Tree Questions at Palo Alto Networks: What to Expect
Prepare for Tree interview questions at Palo Alto Networks — patterns, difficulty breakdown, and study tips.
Tree questions appear in roughly 10% of Palo Alto Networks' technical interview problems. This isn't random. The company's core products—next-generation firewalls, cloud security, and network automation—rely heavily on hierarchical data structures. Network security policies are organized in rule trees, threat intelligence data is structured hierarchically, and configuration management often uses tree-based models. Your ability to traverse, manipulate, and reason about trees directly mirrors the logic needed to work with these systems. Mastering trees demonstrates you can handle the structured, layered data that forms the backbone of their security platforms.
What to Expect — Types of Problems
Expect problems that test fundamental tree operations with a practical, systems-oriented twist. You won't see purely academic puzzles. The four common problem types are:
- Binary Tree Traversal & Search: Variations on BFS and DFS, often to validate properties, find paths, or serialize/deserialize structure. Think "level order traversal" or "find the lowest common ancestor."
- Path & Sum Problems: Calculating maximum path sums, finding all root-to-leaf paths matching a condition, or checking for subtree sums. These test your recursive reasoning.
- Tree Construction & Modification: Building a tree from given data (like from sorted arrays or traversal outputs) or modifying an existing tree's structure (like flattening or inverting).
- N-ary & Trie Problems: Given the networking context, you may encounter general trees with multiple children (representing network hierarchies) or Tries (prefix trees) for efficient string matching related to URL or threat signature filtering.
Problems are typically at a LeetCode Medium level. The focus is on clean, efficient, and bug-free implementation under time constraints.
How to Prepare — Study Tips with One Code Example
Focus on core patterns, not memorizing solutions. Internalize these three patterns: Depth-First Search (DFS) recursion, Breadth-First Search (BFS) with a queue, and recursive tree construction. Practice writing them from scratch until they're automatic.
Always clarify the problem: is it a binary tree, BST, or N-ary tree? What should you return? Walk through a small example. Then, outline your recursive or iterative approach before coding.
Here is the essential DFS pattern for finding a path sum, a foundational building block for many variations.

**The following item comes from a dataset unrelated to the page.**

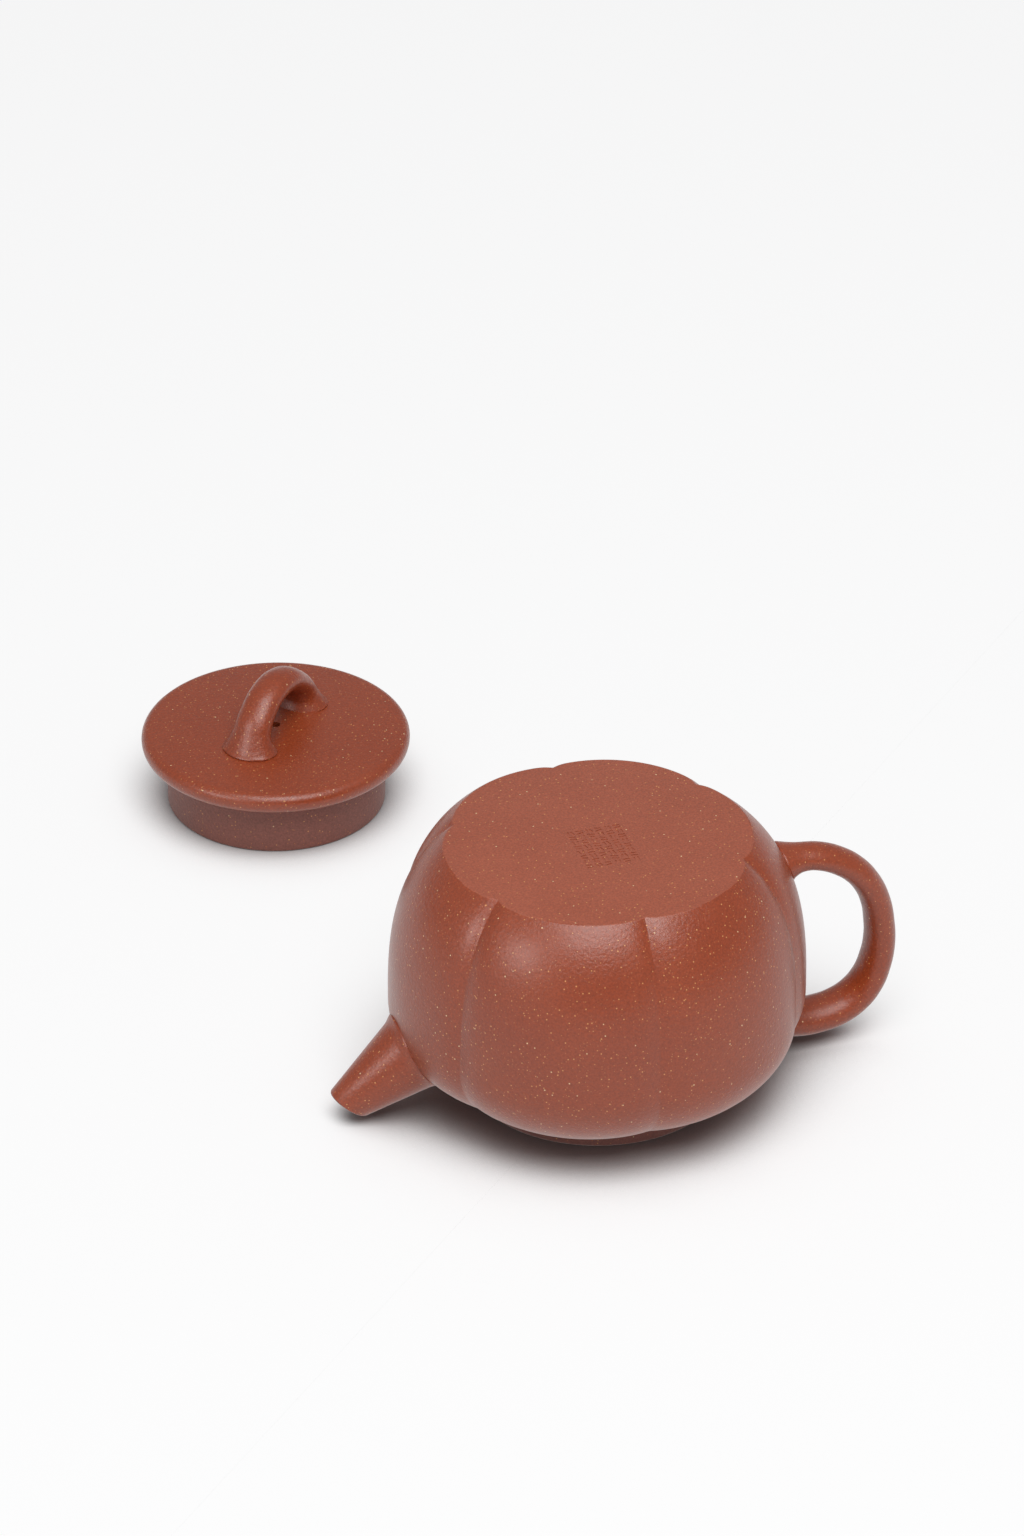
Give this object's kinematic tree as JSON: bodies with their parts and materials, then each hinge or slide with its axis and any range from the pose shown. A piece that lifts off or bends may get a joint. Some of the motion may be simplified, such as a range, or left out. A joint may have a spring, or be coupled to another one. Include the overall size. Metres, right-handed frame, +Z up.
{
  "type": "yixing clay teapot",
  "caption": "Small lobed unglazed clay teapot with a straight spout, loop handle and flanged bridge-knob lid, stood mouth down with its lid beside it.",
  "frame": {"origin": "centre of the mouth's rim, on the surface that the inverted pot stands on", "axes": "+Z up, out of the pot's base and opposite to the way the mouth faces; +X towards the handle, -X towards the spout"},
  "size_m": [0.1323, 0.2061, 0.0595],
  "materials": {
    "red_clay": "unglazed fired clay, fine grain, satin from burnishing"
  },
  "bodies": {
    "pot": {"neck_ring": "red_clay", "shoulder_disc": "red_clay", "belly_wall": "red_clay", "base_disc": "red_clay", "spout": "red_clay", "strainer": "red_clay", "handle": "red_clay"},
    "lid": {"lid_disc": "red_clay", "lid_flange": "red_clay", "lid_knob": "red_clay"}
  },
  "joints": [
    {"name": "lid_lift", "type": "slide", "parent": "pot", "child": "lid", "axis": [0, 0, 1], "range_m": [0, 0.08]}
  ]
}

def has_path_sum(root, target_sum):
if not root:
return False
# Check if it's a leaf node and the path sum matches
if not root.left and not root.right:
return target_sum == root.val
# Otherwise, subtract current value and recurse
new_target = target_sum - root.val
return (has_path_sum(root.left, new_target) or
has_path_sum(root.right, new_target))
Recommended Practice Order
Build your skills progressively. Don't jump to hard problems.
- Foundations: Master basic traversals (Inorder, Preorder, Postorder, Level Order) and simple recursive problems (max depth, symmetric tree).
- Path & Sum: Practice problems built on the pattern above, like path sum II, binary tree maximum path sum, and sum root to leaf numbers.
- Construction & Modification: Solve "Convert Sorted Array to BST," "Invert Binary Tree," and "Flatten Binary Tree to Linked List."
- Advanced Patterns: Finally, tackle lowest common ancestor, serialization/deserialization, and Trie implementations.
Time yourself. A 30-minute interview slot means you have 15-20 minutes to code. Practice explaining your logic aloud as you write.